● **Data section**:

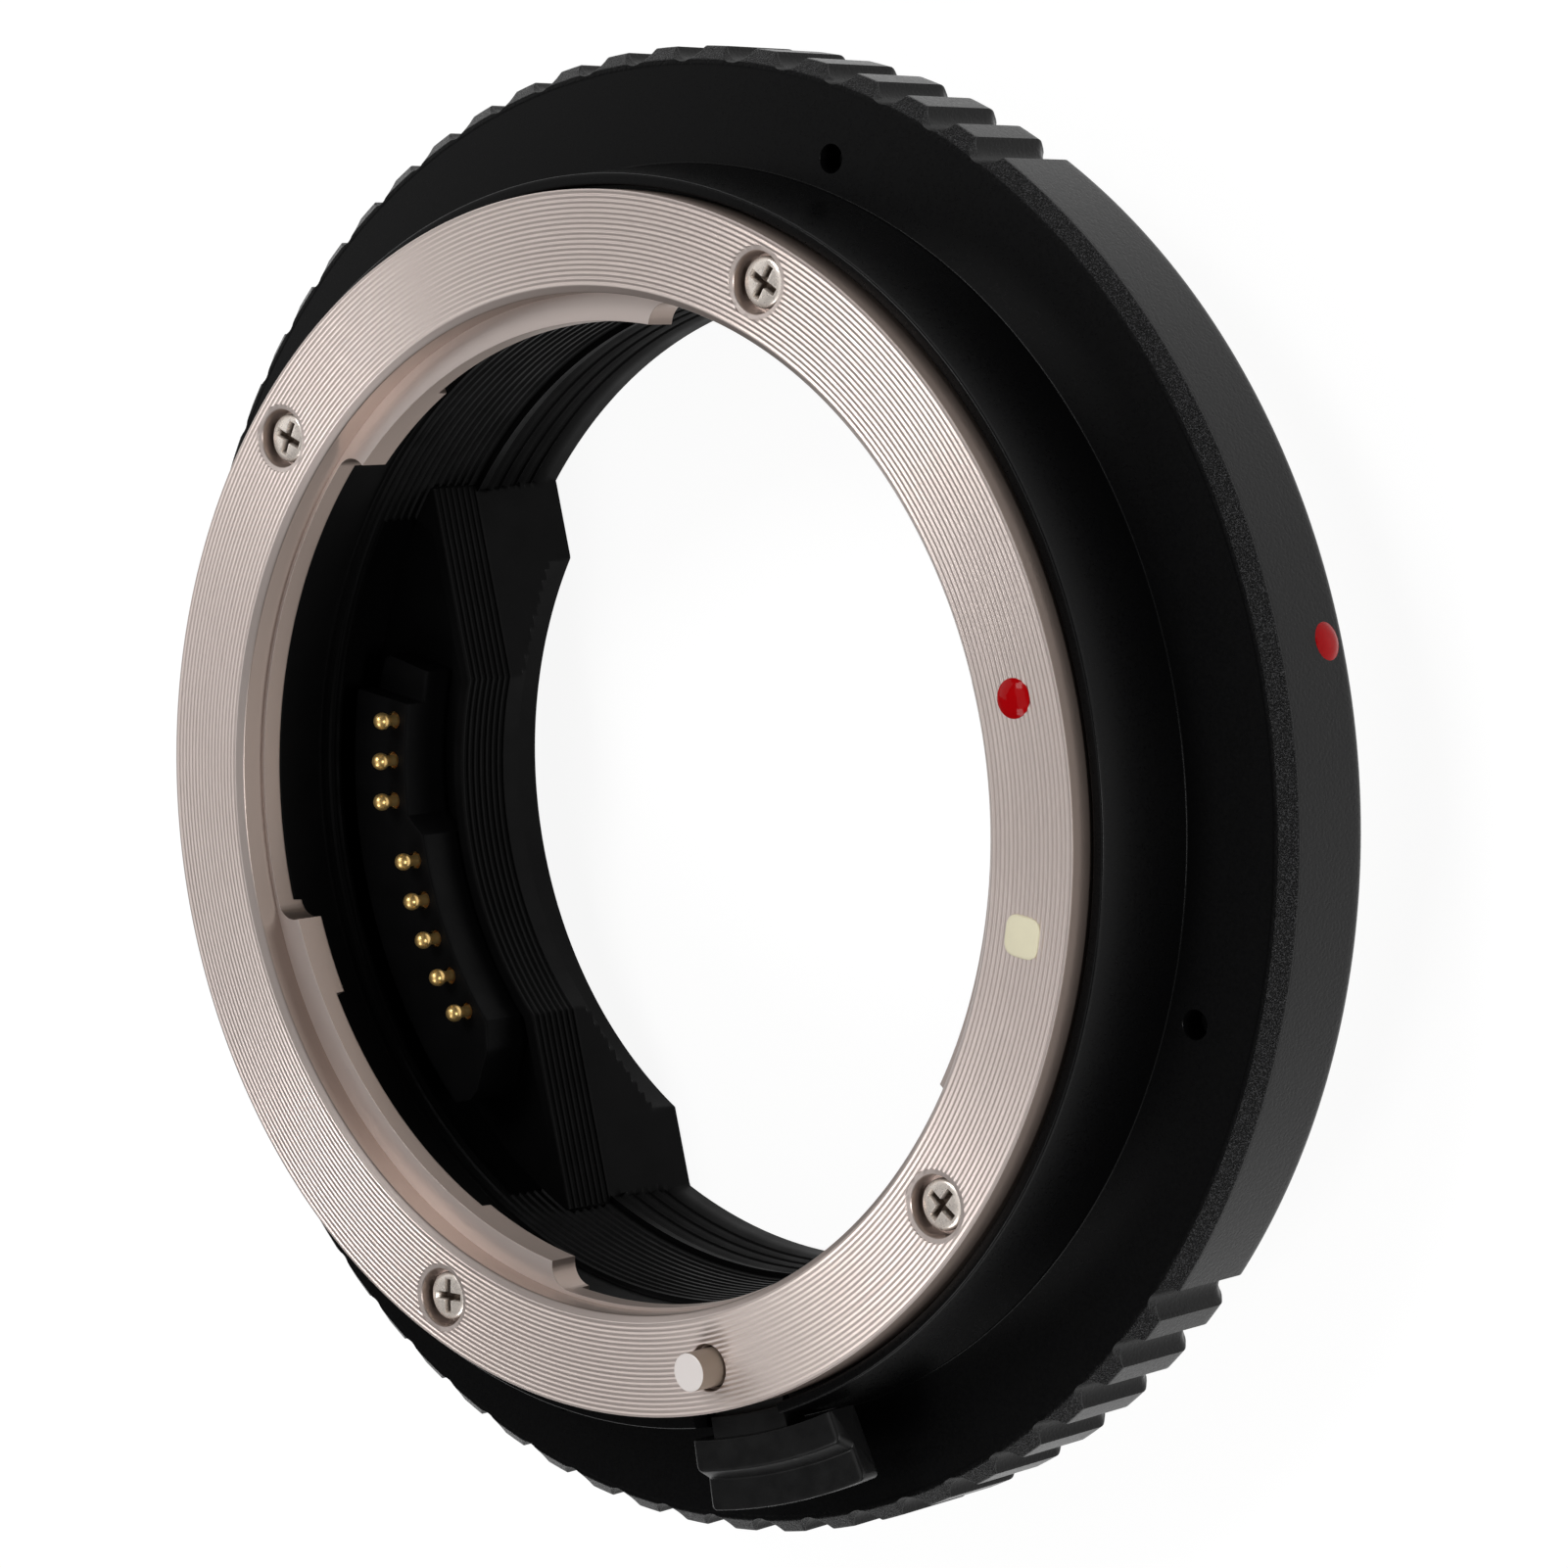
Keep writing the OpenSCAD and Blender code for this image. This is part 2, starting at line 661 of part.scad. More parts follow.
module rear_bayonet_ring() {
    color([0.78, 0.77, 0.75])
    difference() {
        union() {
            rotate_extrude()
                polygon([
                    [tube_bore_r, 0], [tube_r - 0.2, 0], [tube_r, 0.2], [tube_r, tube_len],
                    [rear_flange_r - 0.2, tube_len], [rear_flange_r, tube_len + 0.2],
                    [rear_flange_r, neck_z], [tube_bore_r, neck_z]
                ]);
            for (k = [0 : 3])
                sector(tube_r - 0.3, lug_r, 45 + k * 90 - lug_angle / 2,
                       45 + k * 90 + lug_angle / 2, lug_z, lug_z + lug_t);
        }
        for (az = rear_screw_az) {
            at(rear_screw_circle_r, az, tube_len - 0.01)
                cylinder(r1 = rear_head_r + 0.05, r2 = rear_shank_r + 0.05, h = 0.65, $fn = 48);
            at(rear_screw_circle_r, az, tube_len - over)
                cylinder(r = rear_shank_r + 0.05, h = neck_z - tube_len + 2 * over, $fn = 32);
        }
        // slot for the camera's own lock pin
        at(rear_screw_circle_r, -90, tube_len - over)
            cylinder(r = 1.2, h = 1.2 + over, $fn = 48);
    }
}

module rear_screw(i) {
    color([0.8, 0.79, 0.77])
        at(rear_screw_circle_r, rear_screw_az[i], tube_len)
            difference() {
                union() {
                    cylinder(r1 = rear_head_r, r2 = rear_shank_r, h = 0.6, $fn = 48);
                    cylinder(r = rear_shank_r, h = rear_shank_len, $fn = 32);
                }
                for (turn = [0, 90])
                    rotate([0, 0, turn])
                        translate([-0.75, -0.16, -over])
                            cube([1.5, 0.32, 0.4 + over]);
            }
}

body_shell();
front_bayonet_ring();
ring_screw(0);  // ring_screw_1
ring_screw(1);  // ring_screw_2
ring_screw(2);  // ring_screw_3
ring_screw(3);  // ring_screw_4
ring_index_dot();
ring_square_mark();
band_index_dot();
lock_pin();
release_lever();
inner_sleeve();
contact_block();
contact(0);  // contact_1
contact(1);  // contact_2
contact(2);  // contact_3
contact(3);  // contact_4
contact(4);  // contact_5
contact(5);  // contact_6
contact(6);  // contact_7
contact(7);  // contact_8
rear_baffle();
rear_bayonet_ring();
rear_contact_pads();
rear_screw(0);  // rear_screw_1
rear_screw(1);  // rear_screw_2
rear_screw(2);  // rear_screw_3
rear_screw(3);  // rear_screw_4
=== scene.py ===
# %% [markdown]
# # A lens mount adapter, one surface at a time
# The object is a short black ring that joins a lens to a camera: a plated bayonet on top,
# a fluted band, a release lever, a moulded light trap with gold contacts and a second
# bayonet below. Nearly every part was turned on a lathe, so nearly every part here is
# one idea: a profile of radius and height, carried round the axis, whose corners may
# change with the angle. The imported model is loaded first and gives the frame.

import bmesh
import bpy
import numpy as np
from mathutils import Matrix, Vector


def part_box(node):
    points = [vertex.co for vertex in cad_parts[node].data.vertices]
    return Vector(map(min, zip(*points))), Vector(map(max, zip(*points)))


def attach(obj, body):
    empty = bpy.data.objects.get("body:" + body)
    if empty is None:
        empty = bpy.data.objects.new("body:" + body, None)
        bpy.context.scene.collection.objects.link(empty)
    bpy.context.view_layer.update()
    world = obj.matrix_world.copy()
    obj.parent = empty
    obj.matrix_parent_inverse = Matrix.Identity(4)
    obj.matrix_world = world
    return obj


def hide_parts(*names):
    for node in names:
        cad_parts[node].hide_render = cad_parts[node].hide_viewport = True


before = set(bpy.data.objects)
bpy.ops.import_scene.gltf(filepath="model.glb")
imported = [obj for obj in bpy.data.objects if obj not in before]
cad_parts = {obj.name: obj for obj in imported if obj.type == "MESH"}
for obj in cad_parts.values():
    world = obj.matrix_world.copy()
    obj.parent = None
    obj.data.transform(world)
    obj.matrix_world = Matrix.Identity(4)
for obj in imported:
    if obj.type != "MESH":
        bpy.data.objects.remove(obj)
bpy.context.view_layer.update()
MM = 0.001
scene = bpy.context.scene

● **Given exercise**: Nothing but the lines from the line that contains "body_shell();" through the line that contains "points = [vertex.co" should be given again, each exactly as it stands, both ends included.

● **Result for this exercise**:
body_shell();
front_bayonet_ring();
ring_screw(0);  // ring_screw_1
ring_screw(1);  // ring_screw_2
ring_screw(2);  // ring_screw_3
ring_screw(3);  // ring_screw_4
ring_index_dot();
ring_square_mark();
band_index_dot();
lock_pin();
release_lever();
inner_sleeve();
contact_block();
contact(0);  // contact_1
contact(1);  // contact_2
contact(2);  // contact_3
contact(3);  // contact_4
contact(4);  // contact_5
contact(5);  // contact_6
contact(6);  // contact_7
contact(7);  // contact_8
rear_baffle();
rear_bayonet_ring();
rear_contact_pads();
rear_screw(0);  // rear_screw_1
rear_screw(1);  // rear_screw_2
rear_screw(2);  // rear_screw_3
rear_screw(3);  // rear_screw_4
=== scene.py ===
# %% [markdown]
# # A lens mount adapter, one surface at a time
# The object is a short black ring that joins a lens to a camera: a plated bayonet on top,
# a fluted band, a release lever, a moulded light trap with gold contacts and a second
# bayonet below. Nearly every part was turned on a lathe, so nearly every part here is
# one idea: a profile of radius and height, carried round the axis, whose corners may
# change with the angle. The imported model is loaded first and gives the frame.

import bmesh
import bpy
import numpy as np
from mathutils import Matrix, Vector


def part_box(node):
    points = [vertex.co for vertex in cad_parts[node].data.vertices]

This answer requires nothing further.